In the QH/Paint world around here, if you want to show halter, the 'classic' stocky QH look still rules. Here is our halter bred (Impressive) "Mandy" to compare muscling...


----------



## soenjer55 (Dec 4, 2011)

The hill work is a great idea. On the flat, do long and low work, making him work from back to front.
Transitions are fantastic, too- especially downwards transitions. walk-halt, trot-walk, trot-halt, canter-trot, and, later, when he's ready, canter-walk and canter-halt.
edit- He's a handsome boy, he just needs weight and muscle- I hope you share your progress with us!


----------



## chelz (Apr 20, 2010)

Thanks for all the advice! It looks like he and I need to hit some hills! lol I have another question.

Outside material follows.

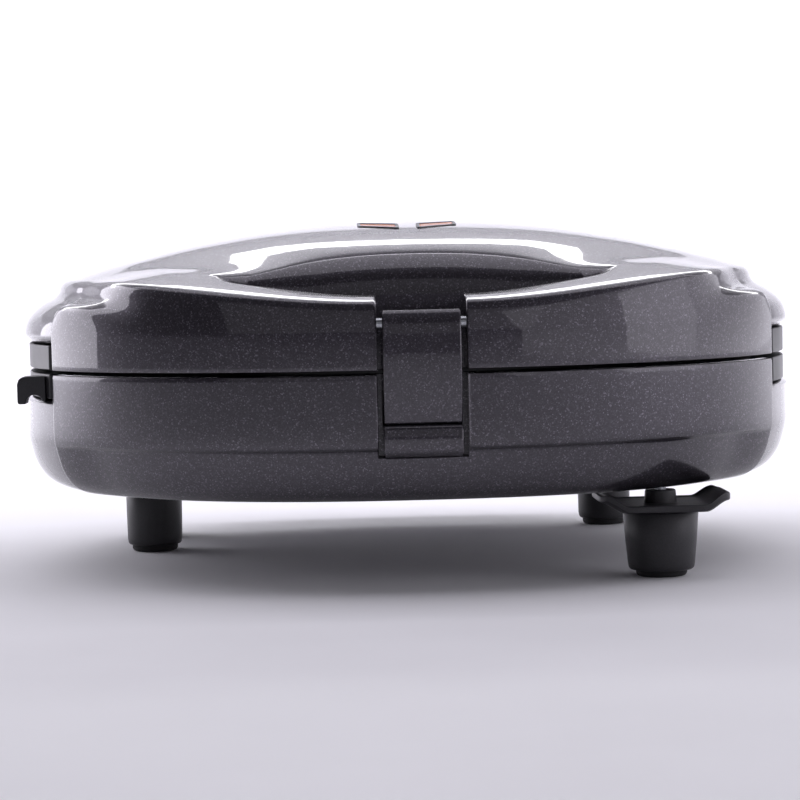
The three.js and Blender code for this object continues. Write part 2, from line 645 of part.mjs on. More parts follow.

I'm trying to put more weight on him so should I be working on his muscling quite a bit while I'm working on putting weight on him? Or should I try to get him a little fatter before I work with him too much on gaining muscle? Sorry, I've never worked on bulking up a horse before so I'm not sure what method is best for him, health-wise.


----------



## aforred (May 12, 2010)

Just make sure you provide a higher calorie diet to compensate for the work. I can't wait to see how he turns out.


----------



## PaintHorseMares (Apr 19, 2008)

^^^ Yes, and I would give all the hay he can eat.
_Posted via Mobile Device_


----------



## BigGirlsRideWarmbloods (Mar 28, 2010)

****! DAT A$$! That is a GREAT QH hind end.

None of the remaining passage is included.